しかし現実は厳しく、ウクライナから日本への輸出や関税のコスト、日本での知名度の低さなど、複数の障壁を乗り越える必要がありました。それでも、母国への貢献を諦めない、アンナ氏のウクライナとウクライナワインに対する熱意に感銘を受けました。
最後に、学生が考えた「ウクライナ復興ビジネス」の中から選ばれた、優秀レポートを3人が発表し、木場氏から評価をいただきました。
1人目は、日本の耐震・省エネ・短工期の建築を活かした、プレハブ建築ビジネス。
2人目は、戦後ウクライナで小麦生産が復活することを見越し、日本メーカーの農機を利用したビジネス。
3人目は、戦争で負傷した方に向けた義手・義足のビジネス。
どれも日本の技術が、戦後のウクライナに直接的に寄り添うことができるビジネスアイデアでした。
木場氏からは、3つのビジネス案全てにおいて、すでに日本企業が進出している一方で、規格の違いや施工の人材確保、他国企業との競争などがあり、そう簡単ではないことをフィードバックいただきました。
今回の講演会を通して「復興ビジネス」とは、ウクライナの復興時だけではなく、復興後にも続く息の長いものであり、ウクライナと日本をさらに深い関係に繋げる要因になることも学びました。日本からは遠いウクライナですが、ビジネスを通して過去・現在・未来も繋がっていることを知り、ウクライナや国際社会に貢献する方法をもっと学んでいきたい、と改めて感じました。そして、一刻も早くウクライナの戦争が終結し、平和な環境において両国間のビジネスが発展することを祈ってやみません。
同日の講演会に先立ち、研究演習Ⅰ・Ⅲ(植原ゼミ)ではウクライナワインの販売方法について研究発表を行いました。
2週間前に、「ウクライナワインを日本でどのように売っていくべきか」という実践的な課題を提示され、今回の取り組みは始まりました。
学生は、3年生と4年生でそれぞれ2グループずつ、計4チームに分かれ、ウクライナワインに関する基礎的な知識をはじめ、日本におけるワイン市場動向や消費者ニーズ、競合商品との比較など、情報収集と整理を行いながら、どのような販売方法がより効果的かを、2週間という短い期間でしたが懸命に模索しました。

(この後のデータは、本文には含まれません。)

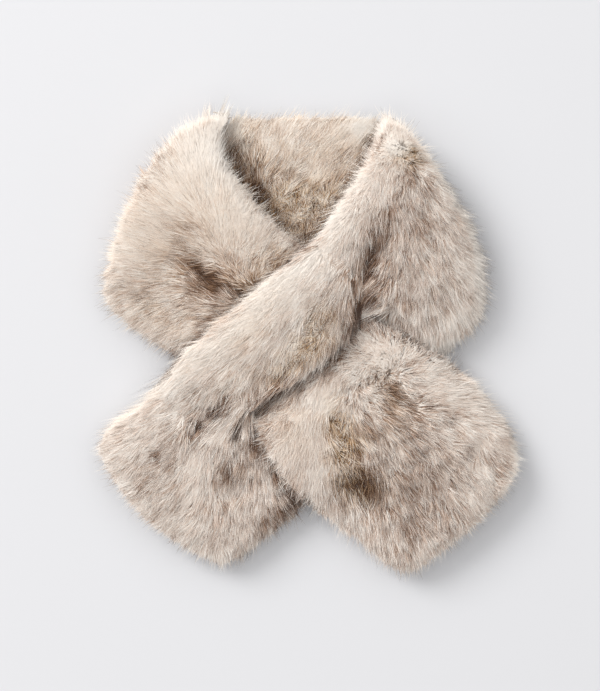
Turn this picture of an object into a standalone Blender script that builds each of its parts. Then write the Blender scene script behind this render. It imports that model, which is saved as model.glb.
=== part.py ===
# Fur collar wrap: one plush tube, slit once, laid flat with a tail drawn through.
# The tube lies folded at both shoulders.  Every stretch of it that shows is a
# closed swept body.  Tables are in millimetres, seen from above with the neck
# side at +Y, and the mesh is in metres with the resting face at z = 0.
import math

import bmesh
import bpy
import numpy as np
from mathutils import Vector
from mathutils.bvhtree import BVHTree

MM = 0.001

# Sewing and lying.
SEAM_GAP = 0.3        # clear space between two sewn stretches
LAYER_GAP = 0.35      # clear space between two lying layers
MIN_THICK = 13.0      # thinnest pressed tube
STATION_STEP = 9.0    # spacing of the sections along a stretch
LENGTH_SAMPLES = 240  # points by which a stretch's length is measured
LOOK = 0.05           # share of a table row by which the heading is read
NOSE = 20.0           # length over which a closed end rounds off
NOSE_STEPS = (0.0, 0.07, 0.27, 0.58)   # sections in the nose, as shares of it
NOSE_FLOOR = 0.22     # share of the height left at the tip of a nose
NOSE_TUCK = 9.0       # how far the corners draw in at the tip
NOSE_LEVEL = 0.42     # height share towards which a nose closes

# Resting grid: heights of what already lies beneath a stretch.
CELL = 3.0
REACH_X = 240.0
REACH_Y = 264.0
SPREAD_CELLS = 4      # how far a layer bridges past the edge beneath it
SOFTEN_CELLS = 2      # how softly it comes down again
RAY_TOP = 400.0

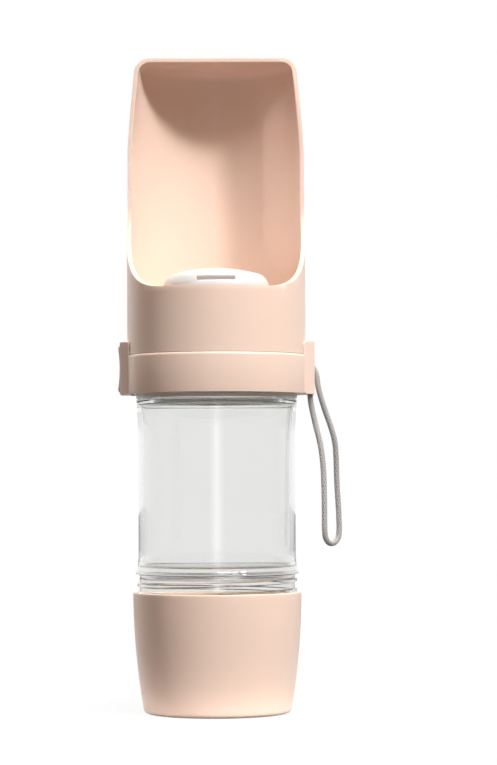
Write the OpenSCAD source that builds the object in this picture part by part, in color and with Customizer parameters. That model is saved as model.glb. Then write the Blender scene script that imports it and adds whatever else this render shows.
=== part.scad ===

この取組を通して知った、ウクライナワインの輸入ビジネスの厳しさは想像を超えるものであり、私の班ではなかなか思うように戦略が立てられず、非常に苦戦しました。収益率のシミュレーションや物流コスト、販売ルートの選定など、複雑な要素が多く、ゼミの授業時間外にも学生が集まって議論を重ねる班も見られました。
発表当日は、それぞれのグループが独自の視点からアプローチを展開し、多様なプロモーション案を提案しました。SNSマーケティングを活用した戦略やイベントの実施、芸術や文化との結びつけなど、各発表には個性が溢れていました。
発表を受け、アンナ氏からは、過去に実際に試みたがうまくいかなかった経験や実行の際の障壁について詳しくお話しいただき、リアルなビジネスの厳しさを感じました。その一方、いくつかのアイデアには「面白い」「実際に試してみたい」といった前向きな評価もいただき、大きな励みとなりました。
木場氏や植原教授からは、プロ視点からの鋭いフィードバックをいただき、共感を重視したマーケティング戦略をビジネスとして成立させるための留意点や可能性について、実務的な学びを得ることができました。
私は、今回のプレゼンテーションを通じて、ビジネスが単に数字や理論だけではなく、人との繋がりや情熱によって支えられていることを実感しました。アンナ氏のウクライナへの強い想いと、日本での挑戦を続ける姿勢から多くのことを学ぶことができた、非常に有意義な機会となりました。